Greenwire turned around and reported, “The [AP] headline was wrong, supporters of cost-benefit analyses say, because the government is not predicting the value of saving people who would otherwise die. Instead, regulations reduce the risk of death by a tiny amount — say, by one-in-a-million — for millions of people.”
The AP wasn’t wrong, however. The Times front-pager took a similar stylistic tack, suggesting in its lede that the EPA is “grappling with a subject that is more the province of poets and philosophers than bureaucrats: what is the value of a human life?” The paragraph goes on to say that, “The answer determines how much spending the government should require to prevent a single death.”
The discrepancy boils down to a little provocative flourish and a statistical point of view. When discussing the cost of a regulation that will reduce a “single death” per 100 people, everybody in the at-risk population has a 1 out of 100 chance of being that additional life saved. In other words, the regulation reduces everybody’s risk by 1 percent. The “Value of a statistical life” reflects the first point of view, which is more individualistic. “Value of mortality risk reduction” (also referred to as “micro-risk reduction”) reflects the second.
The Times made a smart decision by not burdening its readers with the agency’s ongoing debate about which term to use, but journalists should be aware of the rhetoric that surrounds it—and of the EPA’s capacity to point fingers. The AP deserves credit for consistently being on top of this story, and regardless of their focus, all of the articles cited above did a fairly good job explaining what the agency is measuring and why.

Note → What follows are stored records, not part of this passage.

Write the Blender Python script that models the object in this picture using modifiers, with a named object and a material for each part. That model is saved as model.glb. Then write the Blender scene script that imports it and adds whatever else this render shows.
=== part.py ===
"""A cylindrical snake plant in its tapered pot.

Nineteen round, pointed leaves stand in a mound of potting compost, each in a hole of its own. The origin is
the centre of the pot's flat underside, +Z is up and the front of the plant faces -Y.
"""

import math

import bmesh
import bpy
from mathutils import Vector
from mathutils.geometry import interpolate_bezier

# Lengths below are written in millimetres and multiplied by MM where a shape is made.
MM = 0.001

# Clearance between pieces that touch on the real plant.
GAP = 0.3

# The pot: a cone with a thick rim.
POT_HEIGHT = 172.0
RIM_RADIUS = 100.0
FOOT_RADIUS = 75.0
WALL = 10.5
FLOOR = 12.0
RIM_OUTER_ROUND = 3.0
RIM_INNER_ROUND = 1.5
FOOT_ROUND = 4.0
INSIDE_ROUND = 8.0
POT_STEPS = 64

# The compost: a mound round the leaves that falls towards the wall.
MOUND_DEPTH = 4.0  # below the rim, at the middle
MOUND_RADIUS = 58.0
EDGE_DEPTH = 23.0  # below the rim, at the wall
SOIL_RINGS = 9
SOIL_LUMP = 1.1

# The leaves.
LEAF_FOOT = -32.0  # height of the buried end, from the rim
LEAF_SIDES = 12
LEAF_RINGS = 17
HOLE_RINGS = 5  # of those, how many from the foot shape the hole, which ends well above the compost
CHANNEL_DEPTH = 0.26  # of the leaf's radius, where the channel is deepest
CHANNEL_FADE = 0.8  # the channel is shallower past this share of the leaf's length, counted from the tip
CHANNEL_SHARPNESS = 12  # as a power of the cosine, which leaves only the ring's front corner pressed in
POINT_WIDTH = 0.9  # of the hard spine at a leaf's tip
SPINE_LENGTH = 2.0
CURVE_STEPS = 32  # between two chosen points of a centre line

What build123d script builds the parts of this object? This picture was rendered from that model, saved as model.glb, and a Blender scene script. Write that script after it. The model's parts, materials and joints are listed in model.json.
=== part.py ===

Post script: Most of the articles also explained how government agencies calculate the value of a statistical life (or mortality risk reductions), which is generally based on surveys of the extra pay that workers receive for high-risk jobs, or on surveys that ask people what they would be willing to pay to avoid a certain risk. Another proposal in the EPA’s white paper suggested placing a greater value on preventing cancer deaths compared to other causes of death, because people are more afraid of cancer and would pay relatively more to avoid it.
All of the news outlets highlighted above mentioned the “cancer differential,” but only the AP dug deeper. Its report quoted risk expert David Ropeik, who called the idea “dangerous” because people tend to overestimate the risk of cancer. In an op-ed for The Washington Post, Ropeik elaborated, explaining that people tend to fear cancer more than heart disease—believing the former causes more pain and suffering—even though heart disease is much more likely to kill them. Because of such “gaps” in our perception of risk, “we push for government policies that protect us more from what we’re afraid of than from what’s more likely to kill us. Resources devoted to lesser risks aren’t available to protect us from the bigger ones - meaning that our overall risk goes up.” [Disclouse: Ropeik has contributed to The Obervatory.]
The debate about the cancer differential is related to the debate about terminology. When the EPA suggested that it begin referring to the value of “mortality risk reductions” rather than of a “statistical life,” it was trying to stress that it wasn’t putting a value on actual human beings, or, as Ropeik put it, that “these aren’t real people with faces and arms and legs. These are statistical, abstract lives.” When it came to the cancer differential, however, the agency seemed to be encouraging the opposite point of view, asking people to think about real human experience. It’s a discrepancy with a lot of nuance, but one that reporters should be aware of.